KBRA Affirms Ratings for First Northwest Bancorp
26 Feb 2025 | New York
KBRA affirms the senior unsecured debt rating of BBB-, the subordinated debt rating of BB+, and the short-term debt rating of K3 for First Northwest Bancorp (NASDAQ: FNWB) (“the company”). In addition, KBRA affirms the deposit and senior unsecured debt ratings of BBB, the subordinated debt rating of BBB-, and the short-term deposit and debt ratings of K3 for its bank subsidiary, First Fed Bank ("the bank"). The Outlook for all long-term ratings is Stable.
Key Credit Considerations
FNWB’s profitability remains pressured largely due to higher provision expenses related to elevated charge-off activity mainly driven by commercial business loans. That said, we believe that the increase in NCOs is largely idiosyncratic and is not reflective of systematic issues. Elsewhere, earnings have also been adversely impacted by the company’s elevated funding base with a greater reliance on higher cost time deposits and wholesale borrowings comprising ~50% of the total funding base. As such, FNWB’s cost of funding has increased to 2.72% as of 4Q24, contributing to the 36 bps of NIM compression through 2024. That said, we believe the company’s liability sensitive balance sheet is well positioned to benefit from declining interest rates with a significant portion of time deposits expected to price ~75 bps lower in the first half of 2025 which should reduce NIM pressures.
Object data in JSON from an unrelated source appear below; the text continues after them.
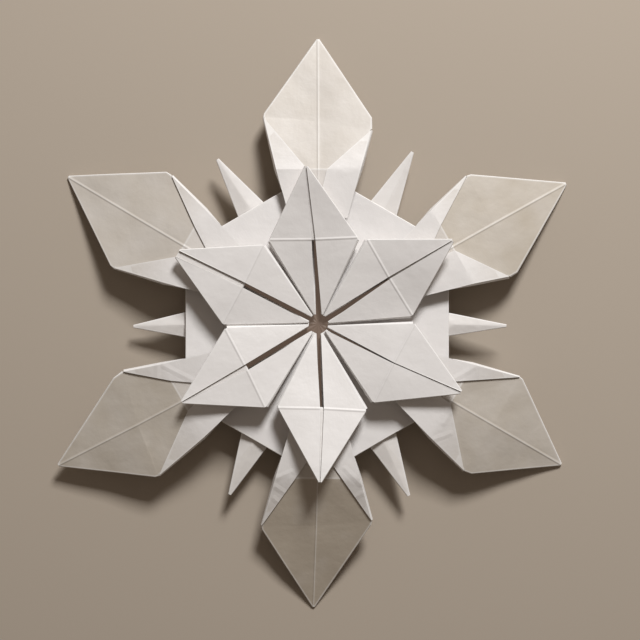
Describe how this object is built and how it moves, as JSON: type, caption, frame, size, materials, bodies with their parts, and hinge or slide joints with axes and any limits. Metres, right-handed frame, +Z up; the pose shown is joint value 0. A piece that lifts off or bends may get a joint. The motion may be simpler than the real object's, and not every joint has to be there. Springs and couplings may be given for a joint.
{
  "type": "origami snowflake",
  "caption": "Paper snowflake folded from a hexagonal sheet: pointed arms, thin spikes between them, and slit petals standing on the central plate.",
  "frame": {"origin": "middle of the folded sheet's outline, on the surface that the arms' tips rest on", "axes": "+Z up from the surface, out of the plate and petals; +Y along the first arm"},
  "size_m": [0.1082, 0.121, 0.0131],
  "materials": {
    "paper": "satin"
  },
  "bodies": {
    "root": {"snowflake": "paper"}
  },
  "joints": []
}
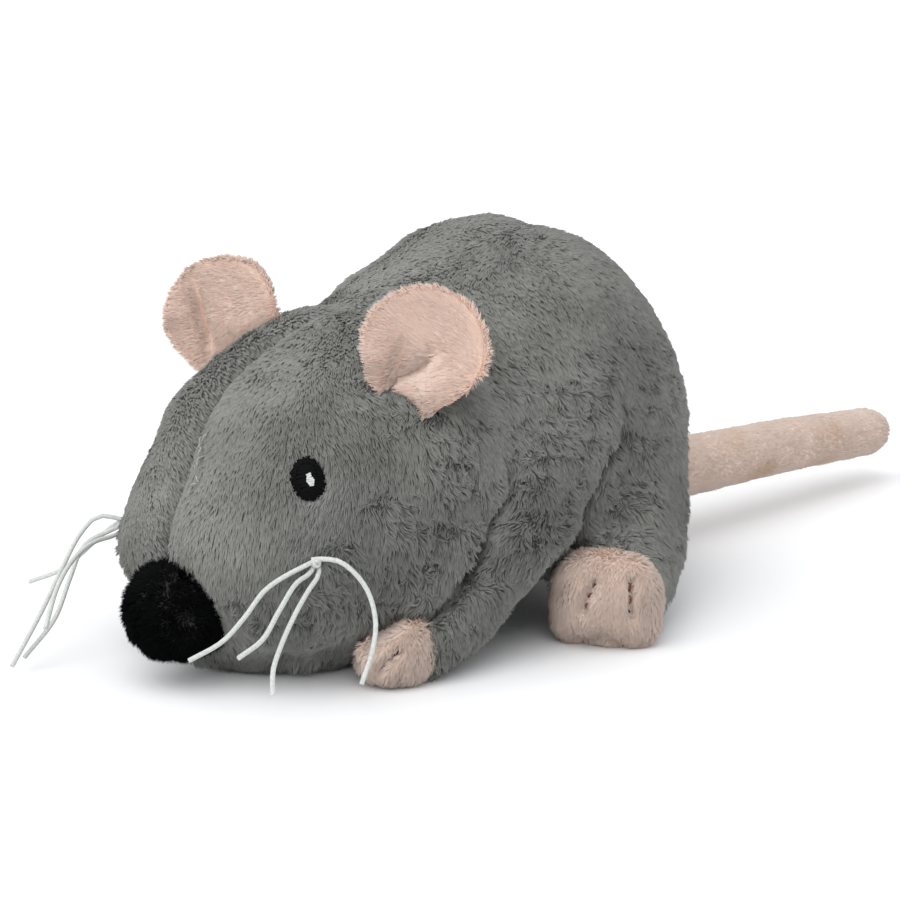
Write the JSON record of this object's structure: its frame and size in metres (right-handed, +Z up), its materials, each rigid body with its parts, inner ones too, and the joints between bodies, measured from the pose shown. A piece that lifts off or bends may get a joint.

The ratings also consider FNWB’s elevated levels of NPAs and classified assets at 1.80% and 2.5% of total loans, respectively. The largest classified loans include a $11.4 million condo construction loan, $8.4 million in warehouse/equipment loans, $8.1 million commercial construction loan for a townhome project, and a $6.4 million office loan. Overall, the bank is closely monitoring these loans and aggressively working out any problem loans. Outside of the largest six classified loans, management noted that classified assets have trended down in recent periods. The bank carries adequate loan loss reserves totaling 1.21% of total loans - which we recognize does not fully cover nonperforming assets, though FNWB does not anticipate any significant increase in the allowance for loan losses as the loans are largely collateral dependent and viewed as adequately reserved for as of 4Q24. As a result of the company’s operating loss for 2024, capital ratios have trended lower, though remain in line with peers with a consolidated CET1 ratio of 10.9% as of 4Q24. Going forward. we expect capital metrics to remain near current levels with management targeting bank level CET1 between 12.5% and 13.0%. That ratings are underpinned by FNWB’s management team, which has extensive market knowledge within its key geographic footprint.
Rating Sensitivities
Improved profitability metrics, including stabilized core ROAA and an improved NIM with a reduced dependence on borrowings and time (retail and brokered) deposits, along with sound credit quality including a resolution of higher NPA levels, and the maintenance of capital in line with or better than peer averages could result in positive rating momentum over the medium term. Continued operating losses as well as further deterioration in asset quality metrics with significant credit losses resulting in capital levels falling below peer averages could negatively pressure ratings.